Direction:
Every line of the material that follows must be printed again exactly.

Data lines:
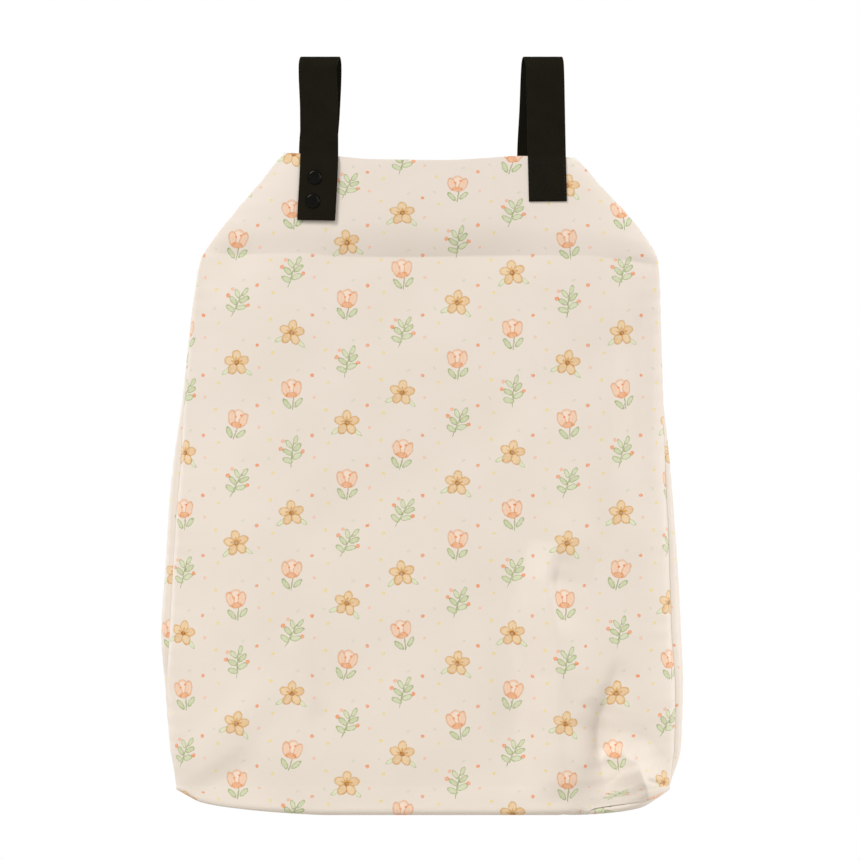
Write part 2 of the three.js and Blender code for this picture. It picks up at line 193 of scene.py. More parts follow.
# %% Sizes and sections
BODY_HEIGHT = 660.0
HALF_WIDTH = 262.0
HALF_DEPTH = 42.0
RIM_Z = -94.0
RIM_SAG = 8.5
RIM_SAG_REACH = 70.0
BASE_ROUND = 27.0
BASE_EDGE_RADIUS = 6.0
BASE_GIRTH = BASE_ROUND + 0.8 * HALF_DEPTH  # mm from the foot of the wall to the middle of the bottom
CORNER_LIFT = 22.0
SEAM_LAP = 8.0
SEAM_PINCH = 2.4
SEAM_PINCH_REACH = 5.0
BOTTOM_PINCH = 0.35  # of SEAM_PINCH
SEAM_CALM = 0.12  # share of a quarter turn in which folds and waves fade out towards a side seam
SIDE_CROWDING = 1.15
FOLD_HEIGHT = 10.0
FOLD_REACH = 60.0

SECTIONS = {
    "down": [0, 0.01, 0.04, 0.142, 0.162, 0.19, 0.38, 0.51, 0.63, 0.73, 0.8, 0.9, 0.959],
    "left": [0.545, 0.575, 0.644, 0.853, 0.882, 0.897, 0.948, 0.988, 1.008, 1.024, 1.012, 0.995, 0.967],
    "right": [0.540, 0.576, 0.646, 0.85, 0.875, 0.882, 0.897, 0.922, 0.944, 0.957, 0.964, 0.956, 0.914],
    "front": [0.46, 0.48, 0.52, 0.6, 0.62, 0.65, 0.8, 0.91, 0.98, 1.0, 1.0, 0.96, 0.9],
    "back": [0.46, 0.47, 0.5, 0.58, 0.6, 0.63, 0.78, 0.9, 0.97, 1.0, 1.0, 0.96, 0.9],
    "square": [2.0, 2.1, 2.3, 3.0, 3.2, 3.4, 4.4, 5.0, 5.4, 5.6, 5.7, 5.8, 6.0],
    "left_lap": [0, 0, 0, 0, 0, 0, 0.1, 0.72, 0.8, 0.75, 0.1, 0, 0],
    "right_lap": [0, 0, 0, 0, 0, 0, 0, 0.5, 0.8, 1.0, 0.9, 0.6, 0],
}
RIM = {"across": [-1, -0.65, -0.4, 0.1, 0.39, 0.6, 1], "drop": [0, 0.5, 0.88, 1, 0.75, 0.5, 0.6]}
BASE = {
    "across": [-1, -0.963, -0.9, -0.775, -0.54, -0.4, 0.6, 0.776, 0.876, 0.926, 1],
    "lift": [1.05, 0.84, 0.50, 0.26, 0.02, -0.05, -0.05, 0.07, 0.25, 0.52, 1.05],
}
# how far the seam under the bag has crept to the front: 0 is under the middle, 1 the front wall's foot
BOTTOM_SEAM = {
    "across": [-1, 0.5, 0.56, 0.60, 0.68, 0.74, 0.83, 0.905, 0.955, 1],
    "crept": [0, 0, 0.52, 0.635, 0.665, 0.67, 0.63, 0.575, 0.30, 0],
}


def along(table, key, column, place):
    """A column's value at places along a table, on a smooth curve that doesn't overshoot its rows."""
    x = np.asarray(table[key], float)
    y = np.asarray(table[column], float)
    place = np.clip(np.asarray(place, float), x[0], x[-1])
    slopes = np.diff(y) / np.diff(x)
    tangents = np.empty_like(y)
    tangents[0], tangents[-1] = slopes[0], slopes[-1]
    before, after = slopes[:-1], slopes[1:]
    same_way = before * after > 0
    tangents[1:-1] = np.where(same_way, 2 * before * after / np.where(same_way, before + after, 1), 0)
    i = np.clip(np.searchsorted(x, place, side="right") - 1, 0, len(x) - 2)
    step = x[i + 1] - x[i]
    s = (place - x[i]) / step
    return (y[i] * (1 + 2 * s) * (1 - s) ** 2 + y[i + 1] * s * s * (3 - 2 * s)
            + step * s * (1 - s) * (tangents[i] * (1 - s) - tangents[i + 1] * s))


def smooth(low, high, x):
    s = np.clip((x - low) / (high - low), 0, 1)
    return s * s * (3 - 2 * s)


print("widest at", round(float(max(SECTIONS["left"])) * HALF_WIDTH), "mm left of the middle")

# %% [markdown]
# A place on the pouch needs two numbers: how far round it goes and how far down. `turn` is 0 at the
# middle of the front, 1 at the right side and 2 at the middle of the back, with minus signs to the left.
# `girth` is 0 at the rim, 1 where the base starts to turn under, and 2 at the middle of the bottom. The
# base is boxed: the wall runs straight down, turns on a small radius and then lies flat.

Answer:
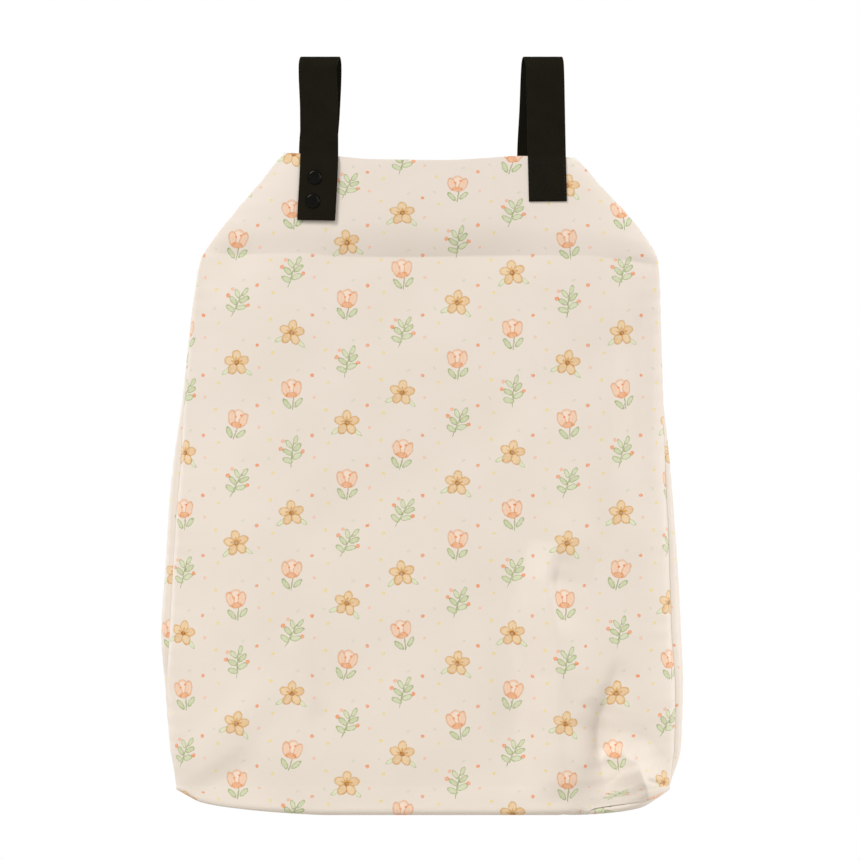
Write part 2 of the three.js and Blender code for this picture. It picks up at line 193 of scene.py. More parts follow.
# %% Sizes and sections
BODY_HEIGHT = 660.0
HALF_WIDTH = 262.0
HALF_DEPTH = 42.0
RIM_Z = -94.0
RIM_SAG = 8.5
RIM_SAG_REACH = 70.0
BASE_ROUND = 27.0
BASE_EDGE_RADIUS = 6.0
BASE_GIRTH = BASE_ROUND + 0.8 * HALF_DEPTH  # mm from the foot of the wall to the middle of the bottom
CORNER_LIFT = 22.0
SEAM_LAP = 8.0
SEAM_PINCH = 2.4
SEAM_PINCH_REACH = 5.0
BOTTOM_PINCH = 0.35  # of SEAM_PINCH
SEAM_CALM = 0.12  # share of a quarter turn in which folds and waves fade out towards a side seam
SIDE_CROWDING = 1.15
FOLD_HEIGHT = 10.0
FOLD_REACH = 60.0

SECTIONS = {
    "down": [0, 0.01, 0.04, 0.142, 0.162, 0.19, 0.38, 0.51, 0.63, 0.73, 0.8, 0.9, 0.959],
    "left": [0.545, 0.575, 0.644, 0.853, 0.882, 0.897, 0.948, 0.988, 1.008, 1.024, 1.012, 0.995, 0.967],
    "right": [0.540, 0.576, 0.646, 0.85, 0.875, 0.882, 0.897, 0.922, 0.944, 0.957, 0.964, 0.956, 0.914],
    "front": [0.46, 0.48, 0.52, 0.6, 0.62, 0.65, 0.8, 0.91, 0.98, 1.0, 1.0, 0.96, 0.9],
    "back": [0.46, 0.47, 0.5, 0.58, 0.6, 0.63, 0.78, 0.9, 0.97, 1.0, 1.0, 0.96, 0.9],
    "square": [2.0, 2.1, 2.3, 3.0, 3.2, 3.4, 4.4, 5.0, 5.4, 5.6, 5.7, 5.8, 6.0],
    "left_lap": [0, 0, 0, 0, 0, 0, 0.1, 0.72, 0.8, 0.75, 0.1, 0, 0],
    "right_lap": [0, 0, 0, 0, 0, 0, 0, 0.5, 0.8, 1.0, 0.9, 0.6, 0],
}
RIM = {"across": [-1, -0.65, -0.4, 0.1, 0.39, 0.6, 1], "drop": [0, 0.5, 0.88, 1, 0.75, 0.5, 0.6]}
BASE = {
    "across": [-1, -0.963, -0.9, -0.775, -0.54, -0.4, 0.6, 0.776, 0.876, 0.926, 1],
    "lift": [1.05, 0.84, 0.50, 0.26, 0.02, -0.05, -0.05, 0.07, 0.25, 0.52, 1.05],
}
# how far the seam under the bag has crept to the front: 0 is under the middle, 1 the front wall's foot
BOTTOM_SEAM = {
    "across": [-1, 0.5, 0.56, 0.60, 0.68, 0.74, 0.83, 0.905, 0.955, 1],
    "crept": [0, 0, 0.52, 0.635, 0.665, 0.67, 0.63, 0.575, 0.30, 0],
}


def along(table, key, column, place):
    """A column's value at places along a table, on a smooth curve that doesn't overshoot its rows."""
    x = np.asarray(table[key], float)
    y = np.asarray(table[column], float)
    place = np.clip(np.asarray(place, float), x[0], x[-1])
    slopes = np.diff(y) / np.diff(x)
    tangents = np.empty_like(y)
    tangents[0], tangents[-1] = slopes[0], slopes[-1]
    before, after = slopes[:-1], slopes[1:]
    same_way = before * after > 0
    tangents[1:-1] = np.where(same_way, 2 * before * after / np.where(same_way, before + after, 1), 0)
    i = np.clip(np.searchsorted(x, place, side="right") - 1, 0, len(x) - 2)
    step = x[i + 1] - x[i]
    s = (place - x[i]) / step
    return (y[i] * (1 + 2 * s) * (1 - s) ** 2 + y[i + 1] * s * s * (3 - 2 * s)
            + step * s * (1 - s) * (tangents[i] * (1 - s) - tangents[i + 1] * s))


def smooth(low, high, x):
    s = np.clip((x - low) / (high - low), 0, 1)
    return s * s * (3 - 2 * s)


print("widest at", round(float(max(SECTIONS["left"])) * HALF_WIDTH), "mm left of the middle")

# %% [markdown]
# A place on the pouch needs two numbers: how far round it goes and how far down. `turn` is 0 at the
# middle of the front, 1 at the right side and 2 at the middle of the back, with minus signs to the left.
# `girth` is 0 at the rim, 1 where the base starts to turn under, and 2 at the middle of the bottom. The
# base is boxed: the wall runs straight down, turns on a small radius and then lies flat.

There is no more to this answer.